El otro día quedé con un amigo en un bar del centro de Barcelona para charlar. Pedimos dos cervezas. Tenían dos marcas: Nolla y Kronenburg. Nos decantamos por la primera, que no conocíamos, por ser española, pero descubrimos que aquella cerveza no se sentía española, ni quería serlo: en la etiqueta lucía una estelada. En la segunda ronda pedimos Kronenburg.

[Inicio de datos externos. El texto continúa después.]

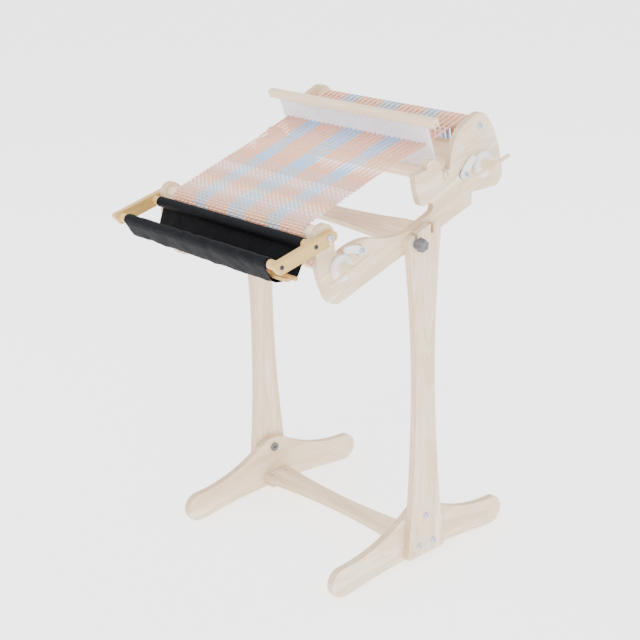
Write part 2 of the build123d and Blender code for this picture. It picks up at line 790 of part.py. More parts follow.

Un amigo me contó hace poco que se había cruzado en la escalera con un vecino que, muy indignado, le había preguntado cómo era posible que su voto valiera lo mismo que el de esos viejecitos que van a votar contra la independencia por miedo a perder la pensión; que así no íbamos a ninguna parte. También, que sabía (mi amigo, no el vecino) de un joven al que sus padres habían llamado traidor por apoyar a Catalunya Sí que es Pot. El joven lo recordaba con lágrimas en los ojos.

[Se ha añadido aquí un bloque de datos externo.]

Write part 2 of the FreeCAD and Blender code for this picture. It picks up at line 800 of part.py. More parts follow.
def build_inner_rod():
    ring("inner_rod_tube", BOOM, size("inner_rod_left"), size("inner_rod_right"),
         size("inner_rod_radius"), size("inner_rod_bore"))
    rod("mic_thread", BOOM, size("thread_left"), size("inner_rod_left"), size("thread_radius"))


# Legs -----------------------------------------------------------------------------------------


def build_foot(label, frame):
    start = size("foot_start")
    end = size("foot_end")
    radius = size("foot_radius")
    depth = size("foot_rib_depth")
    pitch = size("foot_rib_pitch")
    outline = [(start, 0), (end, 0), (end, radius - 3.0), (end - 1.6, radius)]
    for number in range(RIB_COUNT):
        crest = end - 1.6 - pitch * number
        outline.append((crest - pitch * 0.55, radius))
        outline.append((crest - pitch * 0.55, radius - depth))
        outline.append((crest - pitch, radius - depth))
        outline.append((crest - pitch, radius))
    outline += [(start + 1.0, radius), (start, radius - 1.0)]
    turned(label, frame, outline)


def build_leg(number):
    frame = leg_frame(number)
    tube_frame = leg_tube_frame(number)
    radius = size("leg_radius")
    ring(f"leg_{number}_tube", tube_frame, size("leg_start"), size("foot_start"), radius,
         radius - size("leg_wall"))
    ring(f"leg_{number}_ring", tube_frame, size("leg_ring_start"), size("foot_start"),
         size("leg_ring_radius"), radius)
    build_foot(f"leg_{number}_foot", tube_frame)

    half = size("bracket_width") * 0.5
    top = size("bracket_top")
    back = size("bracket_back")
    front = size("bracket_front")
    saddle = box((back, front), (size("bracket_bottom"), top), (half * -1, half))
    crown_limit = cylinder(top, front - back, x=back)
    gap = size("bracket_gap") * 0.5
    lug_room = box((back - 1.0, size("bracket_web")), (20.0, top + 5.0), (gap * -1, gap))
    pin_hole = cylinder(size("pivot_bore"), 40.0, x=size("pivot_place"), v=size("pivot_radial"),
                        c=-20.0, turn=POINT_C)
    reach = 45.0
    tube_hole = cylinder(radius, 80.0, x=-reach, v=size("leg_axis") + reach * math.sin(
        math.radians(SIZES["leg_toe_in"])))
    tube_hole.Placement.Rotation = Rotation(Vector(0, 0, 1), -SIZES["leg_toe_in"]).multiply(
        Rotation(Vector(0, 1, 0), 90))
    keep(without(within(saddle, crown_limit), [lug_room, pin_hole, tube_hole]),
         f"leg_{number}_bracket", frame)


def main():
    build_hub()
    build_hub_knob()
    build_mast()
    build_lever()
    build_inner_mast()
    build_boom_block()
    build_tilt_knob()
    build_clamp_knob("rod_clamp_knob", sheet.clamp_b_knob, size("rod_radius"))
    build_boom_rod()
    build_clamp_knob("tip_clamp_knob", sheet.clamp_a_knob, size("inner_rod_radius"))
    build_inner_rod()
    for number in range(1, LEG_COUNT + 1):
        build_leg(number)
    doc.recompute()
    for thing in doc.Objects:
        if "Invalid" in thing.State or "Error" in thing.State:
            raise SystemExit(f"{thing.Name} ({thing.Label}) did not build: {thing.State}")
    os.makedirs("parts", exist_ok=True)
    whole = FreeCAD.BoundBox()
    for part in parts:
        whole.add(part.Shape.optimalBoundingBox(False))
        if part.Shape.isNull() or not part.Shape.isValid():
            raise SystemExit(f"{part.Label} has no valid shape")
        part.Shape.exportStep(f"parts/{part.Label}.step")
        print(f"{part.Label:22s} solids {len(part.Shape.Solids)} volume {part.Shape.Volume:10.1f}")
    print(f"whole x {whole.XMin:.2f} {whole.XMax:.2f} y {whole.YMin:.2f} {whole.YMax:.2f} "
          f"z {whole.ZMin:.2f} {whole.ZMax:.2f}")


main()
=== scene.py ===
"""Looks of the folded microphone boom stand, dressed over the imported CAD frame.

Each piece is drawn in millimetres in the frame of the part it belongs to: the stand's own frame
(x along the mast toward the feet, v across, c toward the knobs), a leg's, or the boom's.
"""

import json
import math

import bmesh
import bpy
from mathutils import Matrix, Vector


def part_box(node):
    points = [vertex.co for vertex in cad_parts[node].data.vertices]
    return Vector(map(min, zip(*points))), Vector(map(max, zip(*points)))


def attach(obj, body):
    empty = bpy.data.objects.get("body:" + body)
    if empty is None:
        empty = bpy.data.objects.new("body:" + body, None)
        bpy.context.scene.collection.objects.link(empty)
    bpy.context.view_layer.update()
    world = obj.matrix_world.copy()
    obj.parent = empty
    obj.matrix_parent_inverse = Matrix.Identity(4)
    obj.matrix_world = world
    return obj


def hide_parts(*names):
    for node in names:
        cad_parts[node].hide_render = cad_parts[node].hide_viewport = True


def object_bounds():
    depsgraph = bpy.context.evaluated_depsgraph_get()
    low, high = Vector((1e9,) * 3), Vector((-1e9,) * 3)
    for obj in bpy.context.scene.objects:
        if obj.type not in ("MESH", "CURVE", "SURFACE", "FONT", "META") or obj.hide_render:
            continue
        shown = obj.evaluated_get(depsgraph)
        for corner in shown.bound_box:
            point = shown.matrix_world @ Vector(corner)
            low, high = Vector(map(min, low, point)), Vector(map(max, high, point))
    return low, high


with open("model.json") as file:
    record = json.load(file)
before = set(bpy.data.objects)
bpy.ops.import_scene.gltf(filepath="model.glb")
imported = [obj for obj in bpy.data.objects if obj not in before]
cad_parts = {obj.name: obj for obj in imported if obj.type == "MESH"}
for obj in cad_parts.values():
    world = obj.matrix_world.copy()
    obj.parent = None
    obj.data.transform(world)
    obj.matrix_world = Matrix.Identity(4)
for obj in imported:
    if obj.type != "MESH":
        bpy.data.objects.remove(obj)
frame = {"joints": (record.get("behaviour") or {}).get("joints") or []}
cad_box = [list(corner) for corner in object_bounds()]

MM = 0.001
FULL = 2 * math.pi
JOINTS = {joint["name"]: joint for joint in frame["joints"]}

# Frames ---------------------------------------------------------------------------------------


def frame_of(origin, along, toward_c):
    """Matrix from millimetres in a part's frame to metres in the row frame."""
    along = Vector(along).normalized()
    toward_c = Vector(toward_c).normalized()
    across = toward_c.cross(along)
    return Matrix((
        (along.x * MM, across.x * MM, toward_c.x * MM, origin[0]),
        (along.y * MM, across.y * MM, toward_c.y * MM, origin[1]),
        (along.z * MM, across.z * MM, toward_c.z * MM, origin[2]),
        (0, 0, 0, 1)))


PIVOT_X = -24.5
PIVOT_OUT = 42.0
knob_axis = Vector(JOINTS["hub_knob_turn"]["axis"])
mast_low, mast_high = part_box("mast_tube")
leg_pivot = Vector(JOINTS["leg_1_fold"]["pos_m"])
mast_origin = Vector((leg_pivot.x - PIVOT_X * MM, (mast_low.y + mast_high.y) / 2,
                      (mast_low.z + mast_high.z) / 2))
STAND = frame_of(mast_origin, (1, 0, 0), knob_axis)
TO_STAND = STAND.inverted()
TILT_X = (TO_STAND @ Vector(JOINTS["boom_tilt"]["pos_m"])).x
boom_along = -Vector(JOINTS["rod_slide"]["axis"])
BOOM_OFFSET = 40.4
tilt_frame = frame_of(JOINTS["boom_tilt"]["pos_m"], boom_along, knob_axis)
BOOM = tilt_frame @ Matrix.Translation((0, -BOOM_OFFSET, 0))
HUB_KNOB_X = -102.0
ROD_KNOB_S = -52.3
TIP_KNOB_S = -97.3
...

Otro amigo, de padre y familia catalanes, que vive en Madrid, me explicó que las relaciones con sus primos barceloneses estaban al borde de la ruptura porque uno de ellos, un respetable y muy burgués arquitecto, había dicho en una comida familiar: "¡Aquí lo que hace falta es un buen Sarajevo!".
Ayer fui a hacer spinning. La instructora era una culturista recauchutada, con más músculos que Hulk Hogan. Una de las piezas que puso en la clase para animarnos a pedalear fue Els Segadors, en versión hip-hop; Els Segadors, una hermoso aunque algo sangriento himno, que siempre me ha gustado escuchar (a diferencia de la ratonil Marcha Real, que parece compuesta por el flautista de Hamelín). Nunca se me ha hecho más largo.
Estamos locos.
Tienes toda la razón. Me da miedo , mucho miedo y pena, la sopa amarga que han dejado caer los políticos, todos: unos para mantener su nivel de vida , contactos y el sistema , otros para silenciar todos los juicios por corrupción, otros por mirar hacia otro lado ( también penado por consentirlo) . Un caldo amargo en las calles que ellos no beben ; se burlan de nosotros en sus restaurantes de lujo , todos juntos , todos con la certeza y la alegría que iremos a votar , lo único que les importa, para seguir manteniendo este maldito sistema corrupto. Entró el TRIPARTITO y no metió a Pujol y compañía en la cárcel...Leo a Pio Baroja y le doy toda la razón. Perdona mi indignación!